Taiwan presents an even tougher challenge. Any Chinese “decapitation” effort would aim to remove political leadership quickly. But Taiwan’s multiparty system, institutional checks and balances, and active media create redundancy that preserves continuity even under severe stress. Analysts say this makes it extremely difficult to achieve political collapse through a single strike.
Aviation and logistics limits
Precision raids depend on specialised aviation units that train exclusively for risky insertions and extractions under fire. The US relies on dedicated special operations pilots flying heavily modified helicopters, rehearsing night missions in dense urban terrain while operating under electronic attack.
China’s Z-20 helicopter compares well on paper, but Arostegui notes that PLA special forces do not control their own aviation assets. Without consistent access to the same pilots and crews, they cannot rehearse under realistic conditions. Flying commandos into contested airspace is not routine transport; it requires a unique culture of trust and repetition.
Beyond aircraft, global logistics remain a hurdle. While China is expanding overseas access points, it still lacks the mature command-and-control networks that enable rapid staging, refuelling and extraction far from home.

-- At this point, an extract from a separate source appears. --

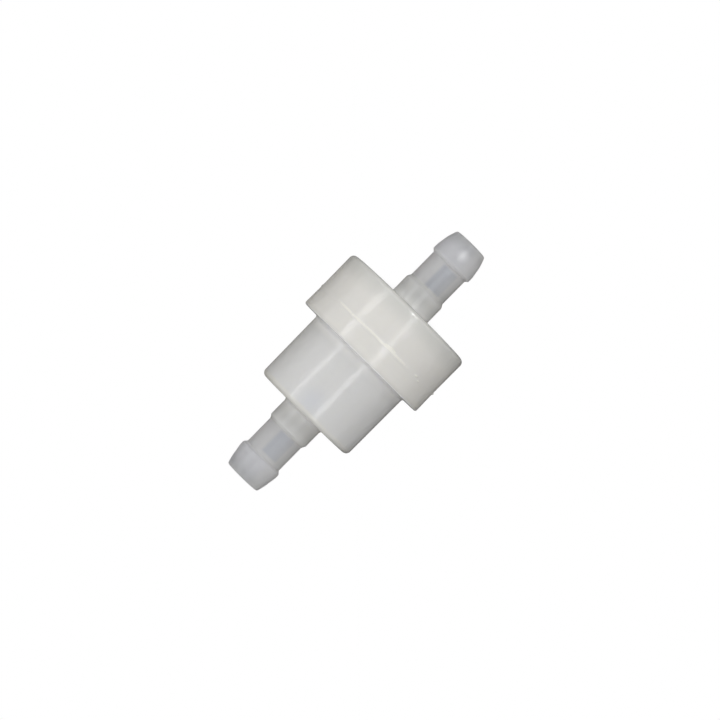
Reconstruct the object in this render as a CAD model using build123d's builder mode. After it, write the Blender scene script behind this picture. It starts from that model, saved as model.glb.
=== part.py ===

Experience and the political trade-off
Another gap is experience. US special operations forces refined their methods through repeated deployments in Afghanistan and Iraq, building institutional memory about what fails under pressure. Pentagon assessments state that despite extensive training, the PLA has “lacked real-world combat experience,” particularly in complex joint missions.
Some Chinese units have operated “against suspected terrorists or insurgents,” but analysts say these missions are limited and do not resemble penetrating defended airspace to seize a national leader.
Underlying everything is political control. Political commissars share authority with commanders at every level, ensuring loyalty but slowing decisions. Western-style autonomy, central to special operations, would require accepting less oversight. Recent purges and anticorruption campaigns suggest Beijing continues to prioritise control over flexibility.
What China would do instead
Analysts stress that China’s inability to copy a Caracas-style raid does not mean it lacks coercive options. Pentagon assessments suggest Beijing would more likely seek “decapitation” effects through missile strikes, cyber operations, and air power -- methods that minimise risk to elite troops but increase destruction and international backlash.
In short, China could still aim for shock. It just would not be surgical.
The US operation succeeded because it rested on a system built and stress-tested over decades, fusing intelligence, aviation, electronic warfare, and special operations under unified command. China has modern weapons and elite personnel, but not the organisational ecosystem that allows them to act as one.
Until Beijing is willing to trade some political control for operational autonomy -- a trade-off it has repeatedly rejected -- the precision gap exposed in Caracas is likely to endure.